═══ Source data

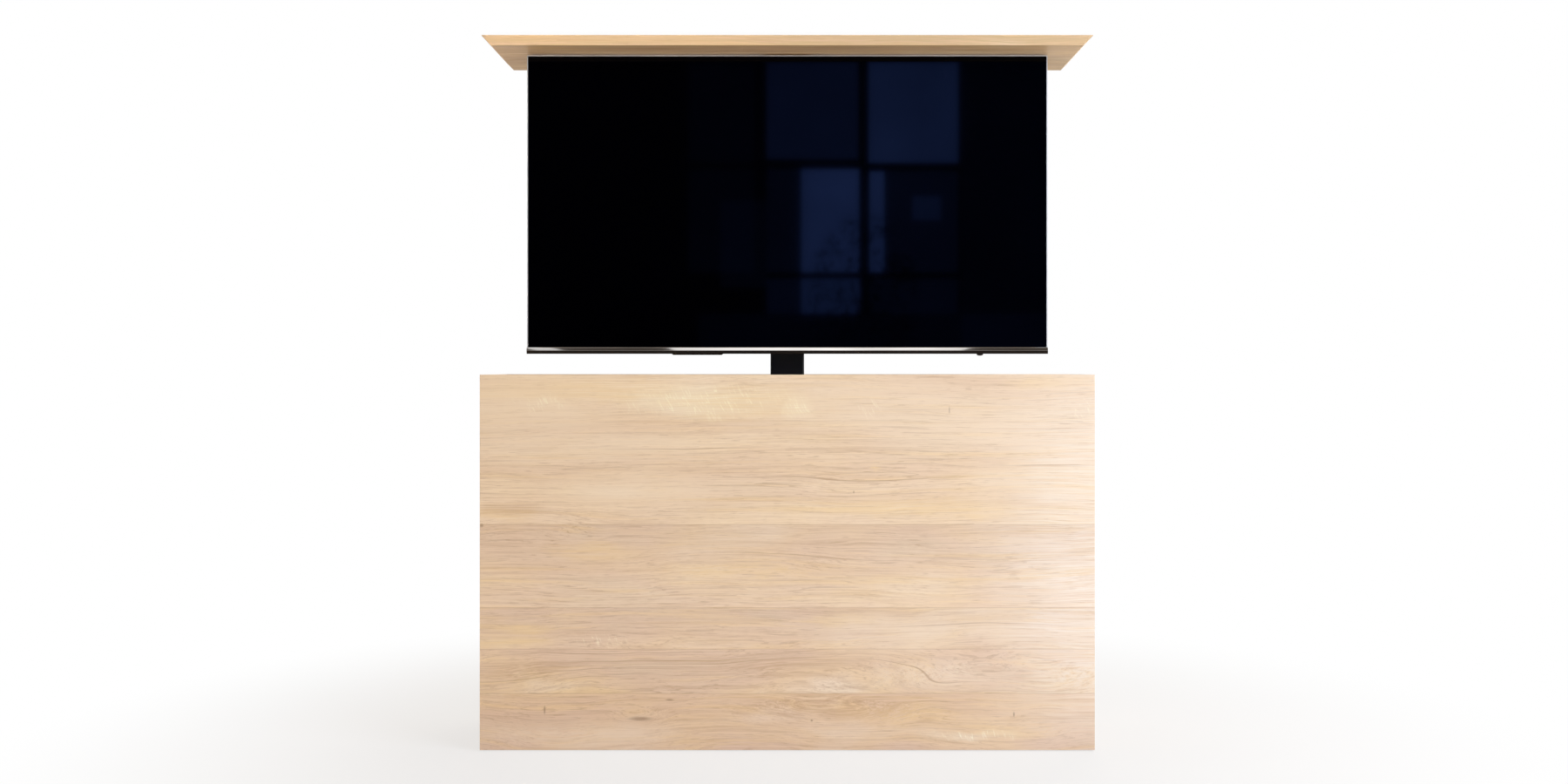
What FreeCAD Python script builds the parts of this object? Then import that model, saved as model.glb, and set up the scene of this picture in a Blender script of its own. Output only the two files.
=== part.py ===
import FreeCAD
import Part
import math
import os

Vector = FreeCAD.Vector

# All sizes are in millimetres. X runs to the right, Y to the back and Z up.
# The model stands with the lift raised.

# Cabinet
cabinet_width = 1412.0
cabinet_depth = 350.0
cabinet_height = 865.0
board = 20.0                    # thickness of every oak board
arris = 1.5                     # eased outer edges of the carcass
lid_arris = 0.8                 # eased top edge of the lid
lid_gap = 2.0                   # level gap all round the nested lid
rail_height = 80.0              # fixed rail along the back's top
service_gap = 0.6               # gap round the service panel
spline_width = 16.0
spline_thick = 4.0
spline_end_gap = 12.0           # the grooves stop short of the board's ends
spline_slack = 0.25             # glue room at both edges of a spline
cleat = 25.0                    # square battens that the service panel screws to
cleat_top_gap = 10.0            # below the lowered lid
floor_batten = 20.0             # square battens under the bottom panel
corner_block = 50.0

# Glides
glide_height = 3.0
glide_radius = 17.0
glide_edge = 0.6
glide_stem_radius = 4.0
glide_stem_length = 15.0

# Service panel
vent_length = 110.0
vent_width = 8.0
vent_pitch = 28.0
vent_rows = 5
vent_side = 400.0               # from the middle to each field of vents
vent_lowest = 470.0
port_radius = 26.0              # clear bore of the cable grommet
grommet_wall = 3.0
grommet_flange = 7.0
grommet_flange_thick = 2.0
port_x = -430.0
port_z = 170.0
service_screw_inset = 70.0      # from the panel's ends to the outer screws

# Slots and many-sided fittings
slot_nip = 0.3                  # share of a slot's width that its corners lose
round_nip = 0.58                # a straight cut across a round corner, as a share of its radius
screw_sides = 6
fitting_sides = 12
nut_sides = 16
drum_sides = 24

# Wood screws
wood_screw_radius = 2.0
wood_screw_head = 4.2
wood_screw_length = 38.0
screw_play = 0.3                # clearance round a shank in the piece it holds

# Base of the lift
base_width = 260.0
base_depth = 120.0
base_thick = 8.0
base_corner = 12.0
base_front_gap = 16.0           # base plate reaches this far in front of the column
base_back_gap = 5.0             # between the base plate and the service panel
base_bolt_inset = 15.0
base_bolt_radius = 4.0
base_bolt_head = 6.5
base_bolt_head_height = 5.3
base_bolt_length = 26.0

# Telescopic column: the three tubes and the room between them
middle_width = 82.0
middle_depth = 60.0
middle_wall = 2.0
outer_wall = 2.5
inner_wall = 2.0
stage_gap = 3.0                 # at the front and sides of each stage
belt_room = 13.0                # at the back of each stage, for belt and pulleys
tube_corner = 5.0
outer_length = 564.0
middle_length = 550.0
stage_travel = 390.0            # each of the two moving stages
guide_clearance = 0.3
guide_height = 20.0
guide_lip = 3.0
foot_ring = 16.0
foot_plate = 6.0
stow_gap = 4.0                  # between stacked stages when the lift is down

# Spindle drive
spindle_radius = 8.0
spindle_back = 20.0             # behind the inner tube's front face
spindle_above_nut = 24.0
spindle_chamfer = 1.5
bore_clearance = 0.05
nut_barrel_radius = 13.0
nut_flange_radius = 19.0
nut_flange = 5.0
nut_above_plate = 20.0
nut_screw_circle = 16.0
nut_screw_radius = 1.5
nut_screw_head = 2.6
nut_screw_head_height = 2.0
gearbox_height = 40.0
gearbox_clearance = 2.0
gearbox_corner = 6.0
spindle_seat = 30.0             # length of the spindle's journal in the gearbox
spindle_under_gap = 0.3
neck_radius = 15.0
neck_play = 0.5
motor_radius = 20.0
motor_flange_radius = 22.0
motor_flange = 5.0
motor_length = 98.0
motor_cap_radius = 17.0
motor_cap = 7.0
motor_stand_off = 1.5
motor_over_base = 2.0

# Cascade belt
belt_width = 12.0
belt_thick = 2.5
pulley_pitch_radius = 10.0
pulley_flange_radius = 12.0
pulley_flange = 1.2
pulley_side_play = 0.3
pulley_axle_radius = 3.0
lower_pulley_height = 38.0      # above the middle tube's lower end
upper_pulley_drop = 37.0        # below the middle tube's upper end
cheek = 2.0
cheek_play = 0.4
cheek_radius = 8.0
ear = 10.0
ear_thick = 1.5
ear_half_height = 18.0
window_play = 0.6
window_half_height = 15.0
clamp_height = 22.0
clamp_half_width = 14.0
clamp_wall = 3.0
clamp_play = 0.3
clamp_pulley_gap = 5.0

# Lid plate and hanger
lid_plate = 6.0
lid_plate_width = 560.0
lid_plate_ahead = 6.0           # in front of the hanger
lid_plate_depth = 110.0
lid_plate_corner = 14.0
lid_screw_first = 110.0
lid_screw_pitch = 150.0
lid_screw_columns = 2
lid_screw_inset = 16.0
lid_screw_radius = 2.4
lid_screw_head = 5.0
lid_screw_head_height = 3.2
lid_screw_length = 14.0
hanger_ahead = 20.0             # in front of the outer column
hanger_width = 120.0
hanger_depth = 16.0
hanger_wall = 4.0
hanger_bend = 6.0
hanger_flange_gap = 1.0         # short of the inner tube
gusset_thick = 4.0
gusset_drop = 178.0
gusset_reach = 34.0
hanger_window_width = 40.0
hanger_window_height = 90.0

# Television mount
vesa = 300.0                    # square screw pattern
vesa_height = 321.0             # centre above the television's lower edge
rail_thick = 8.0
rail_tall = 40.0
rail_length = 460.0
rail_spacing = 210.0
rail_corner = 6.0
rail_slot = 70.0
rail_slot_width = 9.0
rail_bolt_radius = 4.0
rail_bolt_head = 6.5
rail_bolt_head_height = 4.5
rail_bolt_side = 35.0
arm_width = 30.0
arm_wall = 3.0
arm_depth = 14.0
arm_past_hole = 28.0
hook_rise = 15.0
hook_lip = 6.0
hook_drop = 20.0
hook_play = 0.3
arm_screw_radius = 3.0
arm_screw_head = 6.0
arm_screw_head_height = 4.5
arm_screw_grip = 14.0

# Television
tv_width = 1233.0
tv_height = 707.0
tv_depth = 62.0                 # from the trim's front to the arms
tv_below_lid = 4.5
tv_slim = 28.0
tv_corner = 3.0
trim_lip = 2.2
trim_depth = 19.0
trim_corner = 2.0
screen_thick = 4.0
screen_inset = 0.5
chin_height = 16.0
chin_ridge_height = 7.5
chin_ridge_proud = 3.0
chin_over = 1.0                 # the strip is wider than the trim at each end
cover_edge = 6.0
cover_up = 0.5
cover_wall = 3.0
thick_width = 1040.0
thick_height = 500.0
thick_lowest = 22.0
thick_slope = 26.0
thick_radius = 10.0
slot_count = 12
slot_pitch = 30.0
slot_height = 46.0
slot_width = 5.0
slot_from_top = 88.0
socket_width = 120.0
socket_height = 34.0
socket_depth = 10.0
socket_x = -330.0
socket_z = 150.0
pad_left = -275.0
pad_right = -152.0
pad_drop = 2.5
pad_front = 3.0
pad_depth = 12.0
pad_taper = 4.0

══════
═══ Source data

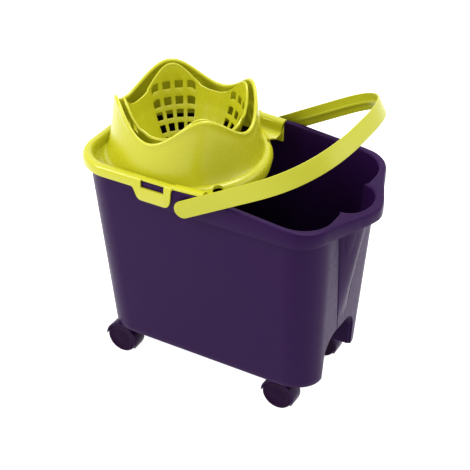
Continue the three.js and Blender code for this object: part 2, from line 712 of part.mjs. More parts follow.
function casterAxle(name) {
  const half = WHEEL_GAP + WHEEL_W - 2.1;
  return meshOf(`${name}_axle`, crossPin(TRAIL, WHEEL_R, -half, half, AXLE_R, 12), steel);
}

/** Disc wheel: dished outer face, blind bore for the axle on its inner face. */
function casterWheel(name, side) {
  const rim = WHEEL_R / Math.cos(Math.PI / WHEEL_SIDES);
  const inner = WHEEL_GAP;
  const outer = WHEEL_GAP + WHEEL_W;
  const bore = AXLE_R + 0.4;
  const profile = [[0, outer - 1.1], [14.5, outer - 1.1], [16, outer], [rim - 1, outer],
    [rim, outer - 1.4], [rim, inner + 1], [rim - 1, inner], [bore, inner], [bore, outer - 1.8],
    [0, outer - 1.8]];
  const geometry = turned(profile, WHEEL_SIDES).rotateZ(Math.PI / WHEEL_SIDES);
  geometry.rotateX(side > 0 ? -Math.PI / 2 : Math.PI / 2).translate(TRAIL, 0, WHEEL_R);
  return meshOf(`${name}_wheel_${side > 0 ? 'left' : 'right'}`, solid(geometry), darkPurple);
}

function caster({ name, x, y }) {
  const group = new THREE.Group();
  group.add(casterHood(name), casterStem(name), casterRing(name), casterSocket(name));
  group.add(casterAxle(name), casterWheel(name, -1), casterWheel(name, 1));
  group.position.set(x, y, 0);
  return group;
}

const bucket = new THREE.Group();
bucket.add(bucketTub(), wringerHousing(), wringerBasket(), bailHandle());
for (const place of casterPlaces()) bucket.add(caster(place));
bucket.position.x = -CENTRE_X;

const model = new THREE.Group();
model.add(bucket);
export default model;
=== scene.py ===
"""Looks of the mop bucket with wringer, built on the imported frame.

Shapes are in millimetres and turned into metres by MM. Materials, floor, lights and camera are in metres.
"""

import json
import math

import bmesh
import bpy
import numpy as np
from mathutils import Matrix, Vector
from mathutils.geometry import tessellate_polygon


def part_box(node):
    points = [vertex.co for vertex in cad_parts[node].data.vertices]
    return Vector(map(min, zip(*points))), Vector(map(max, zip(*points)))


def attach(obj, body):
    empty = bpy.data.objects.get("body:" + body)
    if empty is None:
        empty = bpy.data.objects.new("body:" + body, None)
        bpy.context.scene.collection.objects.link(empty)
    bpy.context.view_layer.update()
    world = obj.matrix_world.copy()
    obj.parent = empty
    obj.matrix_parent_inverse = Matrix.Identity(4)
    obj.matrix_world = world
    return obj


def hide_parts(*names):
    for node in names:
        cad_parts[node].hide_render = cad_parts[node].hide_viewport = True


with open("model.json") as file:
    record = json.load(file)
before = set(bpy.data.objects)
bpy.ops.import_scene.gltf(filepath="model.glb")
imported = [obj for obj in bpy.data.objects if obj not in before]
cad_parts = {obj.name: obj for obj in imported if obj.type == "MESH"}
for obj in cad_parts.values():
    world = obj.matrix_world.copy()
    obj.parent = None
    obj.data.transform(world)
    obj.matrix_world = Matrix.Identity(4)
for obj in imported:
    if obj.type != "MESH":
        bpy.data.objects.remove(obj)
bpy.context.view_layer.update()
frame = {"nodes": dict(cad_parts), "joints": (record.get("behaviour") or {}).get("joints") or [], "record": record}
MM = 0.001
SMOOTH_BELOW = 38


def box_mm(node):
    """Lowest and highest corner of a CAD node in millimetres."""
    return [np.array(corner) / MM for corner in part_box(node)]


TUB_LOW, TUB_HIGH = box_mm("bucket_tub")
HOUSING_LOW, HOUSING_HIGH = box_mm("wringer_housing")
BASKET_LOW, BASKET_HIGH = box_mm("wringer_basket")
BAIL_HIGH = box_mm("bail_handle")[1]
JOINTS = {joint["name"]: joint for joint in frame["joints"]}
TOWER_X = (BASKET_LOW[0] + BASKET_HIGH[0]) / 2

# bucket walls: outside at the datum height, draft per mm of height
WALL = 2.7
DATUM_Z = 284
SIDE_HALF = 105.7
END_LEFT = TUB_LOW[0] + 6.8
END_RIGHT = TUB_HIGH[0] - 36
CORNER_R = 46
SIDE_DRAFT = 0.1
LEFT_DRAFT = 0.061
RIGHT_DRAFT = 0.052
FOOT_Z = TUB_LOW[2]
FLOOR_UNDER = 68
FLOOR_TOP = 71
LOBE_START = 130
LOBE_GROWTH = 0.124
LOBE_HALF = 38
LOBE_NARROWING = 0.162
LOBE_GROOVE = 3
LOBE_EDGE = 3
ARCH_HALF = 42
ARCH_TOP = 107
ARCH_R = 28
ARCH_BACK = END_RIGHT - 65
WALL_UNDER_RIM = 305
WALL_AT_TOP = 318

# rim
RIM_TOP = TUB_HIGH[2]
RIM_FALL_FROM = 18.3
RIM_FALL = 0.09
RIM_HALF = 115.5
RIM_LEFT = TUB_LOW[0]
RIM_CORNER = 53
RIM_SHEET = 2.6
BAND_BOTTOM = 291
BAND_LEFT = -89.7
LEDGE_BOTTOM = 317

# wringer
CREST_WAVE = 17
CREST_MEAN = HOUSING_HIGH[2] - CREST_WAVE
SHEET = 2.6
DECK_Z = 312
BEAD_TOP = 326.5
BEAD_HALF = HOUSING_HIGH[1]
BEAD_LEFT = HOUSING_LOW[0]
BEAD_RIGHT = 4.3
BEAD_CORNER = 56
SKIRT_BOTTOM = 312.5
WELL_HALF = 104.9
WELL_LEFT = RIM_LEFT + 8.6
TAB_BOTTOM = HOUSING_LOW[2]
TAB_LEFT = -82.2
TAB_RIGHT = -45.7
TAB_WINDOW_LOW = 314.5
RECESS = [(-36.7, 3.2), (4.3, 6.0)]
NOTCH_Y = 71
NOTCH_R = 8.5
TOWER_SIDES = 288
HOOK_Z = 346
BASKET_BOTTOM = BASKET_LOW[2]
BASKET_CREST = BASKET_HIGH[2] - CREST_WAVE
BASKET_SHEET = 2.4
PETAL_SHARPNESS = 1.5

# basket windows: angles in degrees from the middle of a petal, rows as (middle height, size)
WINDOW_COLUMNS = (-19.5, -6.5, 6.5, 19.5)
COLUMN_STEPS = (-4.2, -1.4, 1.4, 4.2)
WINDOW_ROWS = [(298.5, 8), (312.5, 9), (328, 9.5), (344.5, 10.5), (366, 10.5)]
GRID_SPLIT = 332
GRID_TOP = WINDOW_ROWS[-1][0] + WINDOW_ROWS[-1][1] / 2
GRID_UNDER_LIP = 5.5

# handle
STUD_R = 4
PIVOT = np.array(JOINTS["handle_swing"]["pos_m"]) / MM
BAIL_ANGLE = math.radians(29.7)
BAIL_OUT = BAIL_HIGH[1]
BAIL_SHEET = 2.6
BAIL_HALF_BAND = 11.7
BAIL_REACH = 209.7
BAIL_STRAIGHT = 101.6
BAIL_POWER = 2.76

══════
═══ Source data

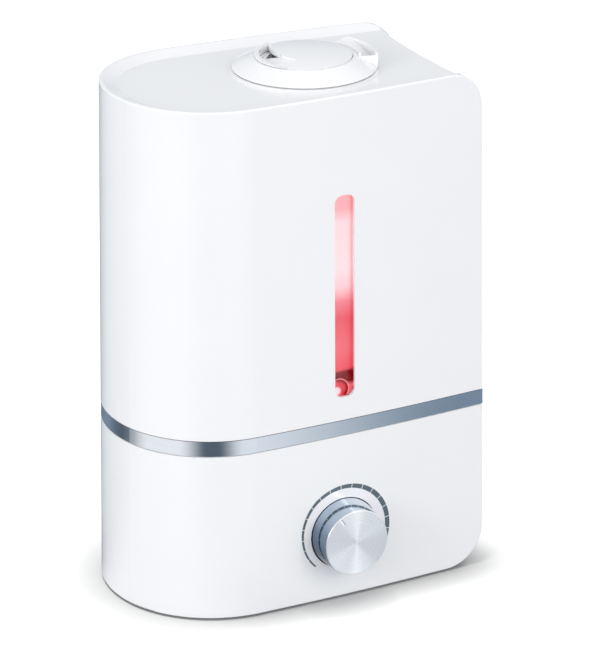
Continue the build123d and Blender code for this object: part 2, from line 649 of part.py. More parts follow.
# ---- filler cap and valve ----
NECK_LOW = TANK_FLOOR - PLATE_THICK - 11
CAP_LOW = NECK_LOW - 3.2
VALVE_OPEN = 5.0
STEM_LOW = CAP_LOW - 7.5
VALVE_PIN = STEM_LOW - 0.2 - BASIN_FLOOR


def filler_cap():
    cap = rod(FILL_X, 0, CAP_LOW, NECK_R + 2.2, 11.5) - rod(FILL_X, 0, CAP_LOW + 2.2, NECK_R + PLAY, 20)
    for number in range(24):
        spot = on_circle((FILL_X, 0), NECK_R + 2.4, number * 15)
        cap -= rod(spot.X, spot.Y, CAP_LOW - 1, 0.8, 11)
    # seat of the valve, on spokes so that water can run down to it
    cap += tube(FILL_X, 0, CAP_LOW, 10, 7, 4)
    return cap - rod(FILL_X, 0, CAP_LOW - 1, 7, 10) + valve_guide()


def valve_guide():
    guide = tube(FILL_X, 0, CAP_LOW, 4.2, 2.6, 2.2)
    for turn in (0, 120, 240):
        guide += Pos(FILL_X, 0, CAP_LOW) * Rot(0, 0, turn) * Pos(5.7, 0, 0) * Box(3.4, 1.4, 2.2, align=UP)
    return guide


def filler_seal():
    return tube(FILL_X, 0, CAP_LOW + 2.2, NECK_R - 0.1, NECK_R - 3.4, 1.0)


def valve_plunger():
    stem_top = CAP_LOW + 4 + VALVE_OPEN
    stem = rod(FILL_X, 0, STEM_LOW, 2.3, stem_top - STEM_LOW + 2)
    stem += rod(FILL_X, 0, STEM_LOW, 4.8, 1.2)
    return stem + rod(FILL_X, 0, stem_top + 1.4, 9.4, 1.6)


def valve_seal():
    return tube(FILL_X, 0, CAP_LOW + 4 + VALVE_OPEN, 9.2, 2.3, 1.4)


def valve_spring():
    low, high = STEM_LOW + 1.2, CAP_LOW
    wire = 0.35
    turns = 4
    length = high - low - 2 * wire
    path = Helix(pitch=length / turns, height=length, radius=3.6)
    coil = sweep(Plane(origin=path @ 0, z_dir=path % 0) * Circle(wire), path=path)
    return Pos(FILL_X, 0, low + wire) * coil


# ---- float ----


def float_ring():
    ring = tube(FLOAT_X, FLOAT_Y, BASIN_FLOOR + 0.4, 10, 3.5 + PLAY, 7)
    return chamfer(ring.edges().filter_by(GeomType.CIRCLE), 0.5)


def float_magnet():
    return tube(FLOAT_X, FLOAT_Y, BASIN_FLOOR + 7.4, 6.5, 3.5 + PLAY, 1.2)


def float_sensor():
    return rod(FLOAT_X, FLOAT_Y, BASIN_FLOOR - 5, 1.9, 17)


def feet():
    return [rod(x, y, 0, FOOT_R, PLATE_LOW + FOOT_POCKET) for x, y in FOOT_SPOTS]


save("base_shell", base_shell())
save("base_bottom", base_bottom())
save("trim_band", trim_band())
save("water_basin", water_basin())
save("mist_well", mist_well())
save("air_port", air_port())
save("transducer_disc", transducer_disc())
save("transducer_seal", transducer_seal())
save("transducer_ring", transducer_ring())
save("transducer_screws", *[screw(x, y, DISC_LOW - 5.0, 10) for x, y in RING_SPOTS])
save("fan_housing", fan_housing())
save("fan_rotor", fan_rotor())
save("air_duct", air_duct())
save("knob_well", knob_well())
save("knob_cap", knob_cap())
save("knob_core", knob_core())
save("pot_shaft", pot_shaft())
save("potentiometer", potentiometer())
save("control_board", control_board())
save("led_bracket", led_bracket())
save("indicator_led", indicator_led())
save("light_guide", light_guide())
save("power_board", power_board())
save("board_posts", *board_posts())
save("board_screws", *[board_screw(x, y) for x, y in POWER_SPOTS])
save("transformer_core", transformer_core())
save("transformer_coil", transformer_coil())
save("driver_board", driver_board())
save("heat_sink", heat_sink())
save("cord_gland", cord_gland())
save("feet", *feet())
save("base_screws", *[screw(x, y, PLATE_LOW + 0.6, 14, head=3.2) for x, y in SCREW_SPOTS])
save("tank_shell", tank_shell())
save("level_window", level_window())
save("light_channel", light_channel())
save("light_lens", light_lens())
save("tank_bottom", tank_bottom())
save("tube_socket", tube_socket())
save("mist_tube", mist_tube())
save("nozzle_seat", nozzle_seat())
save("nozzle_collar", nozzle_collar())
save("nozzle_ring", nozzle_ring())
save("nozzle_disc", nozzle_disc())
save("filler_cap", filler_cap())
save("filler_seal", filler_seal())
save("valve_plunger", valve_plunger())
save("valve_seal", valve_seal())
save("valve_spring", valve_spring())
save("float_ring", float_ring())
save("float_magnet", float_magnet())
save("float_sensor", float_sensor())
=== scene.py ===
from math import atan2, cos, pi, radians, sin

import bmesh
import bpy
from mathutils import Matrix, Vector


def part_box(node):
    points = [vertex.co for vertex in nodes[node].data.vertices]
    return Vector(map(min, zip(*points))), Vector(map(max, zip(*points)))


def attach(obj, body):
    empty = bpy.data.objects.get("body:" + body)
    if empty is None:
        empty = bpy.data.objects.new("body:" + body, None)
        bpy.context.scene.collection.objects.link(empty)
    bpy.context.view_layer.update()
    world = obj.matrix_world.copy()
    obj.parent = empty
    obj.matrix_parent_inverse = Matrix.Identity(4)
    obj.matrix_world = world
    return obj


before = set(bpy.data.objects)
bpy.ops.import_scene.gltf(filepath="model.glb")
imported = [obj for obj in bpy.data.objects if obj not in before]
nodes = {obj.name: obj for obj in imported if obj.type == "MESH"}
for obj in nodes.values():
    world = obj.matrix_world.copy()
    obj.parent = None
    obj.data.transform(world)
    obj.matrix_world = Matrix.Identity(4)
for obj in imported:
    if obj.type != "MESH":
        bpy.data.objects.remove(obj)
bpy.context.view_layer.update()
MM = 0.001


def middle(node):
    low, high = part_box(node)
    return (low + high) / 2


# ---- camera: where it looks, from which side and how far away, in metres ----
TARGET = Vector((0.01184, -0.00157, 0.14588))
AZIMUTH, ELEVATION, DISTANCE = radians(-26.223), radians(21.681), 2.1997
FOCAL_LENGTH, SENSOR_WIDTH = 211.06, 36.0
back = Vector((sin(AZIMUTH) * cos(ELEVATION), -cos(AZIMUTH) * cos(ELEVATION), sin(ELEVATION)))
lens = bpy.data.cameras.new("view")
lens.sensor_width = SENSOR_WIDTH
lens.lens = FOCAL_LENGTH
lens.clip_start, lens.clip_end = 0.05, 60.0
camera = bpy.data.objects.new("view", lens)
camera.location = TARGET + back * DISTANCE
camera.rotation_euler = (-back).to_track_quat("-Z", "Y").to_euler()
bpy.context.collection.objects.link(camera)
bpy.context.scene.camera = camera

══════

→ Problem to solve:
Taking the material above, extract exactly and only the lines from the line with "-1), casterWheel(name, 1));" to the line with "record = json.load(file)", inclusive of both.

→ Exercise response:
  group.add(casterAxle(name), casterWheel(name, -1), casterWheel(name, 1));
  group.position.set(x, y, 0);
  return group;
}

const bucket = new THREE.Group();
bucket.add(bucketTub(), wringerHousing(), wringerBasket(), bailHandle());
for (const place of casterPlaces()) bucket.add(caster(place));
bucket.position.x = -CENTRE_X;

const model = new THREE.Group();
model.add(bucket);
export default model;
=== scene.py ===
"""Looks of the mop bucket with wringer, built on the imported frame.

Shapes are in millimetres and turned into metres by MM. Materials, floor, lights and camera are in metres.
"""

import json
import math

import bmesh
import bpy
import numpy as np
from mathutils import Matrix, Vector
from mathutils.geometry import tessellate_polygon


def part_box(node):
    points = [vertex.co for vertex in cad_parts[node].data.vertices]
    return Vector(map(min, zip(*points))), Vector(map(max, zip(*points)))


def attach(obj, body):
    empty = bpy.data.objects.get("body:" + body)
    if empty is None:
        empty = bpy.data.objects.new("body:" + body, None)
        bpy.context.scene.collection.objects.link(empty)
    bpy.context.view_layer.update()
    world = obj.matrix_world.copy()
    obj.parent = empty
    obj.matrix_parent_inverse = Matrix.Identity(4)
    obj.matrix_world = world
    return obj


def hide_parts(*names):
    for node in names:
        cad_parts[node].hide_render = cad_parts[node].hide_viewport = True


with open("model.json") as file:
    record = json.load(file)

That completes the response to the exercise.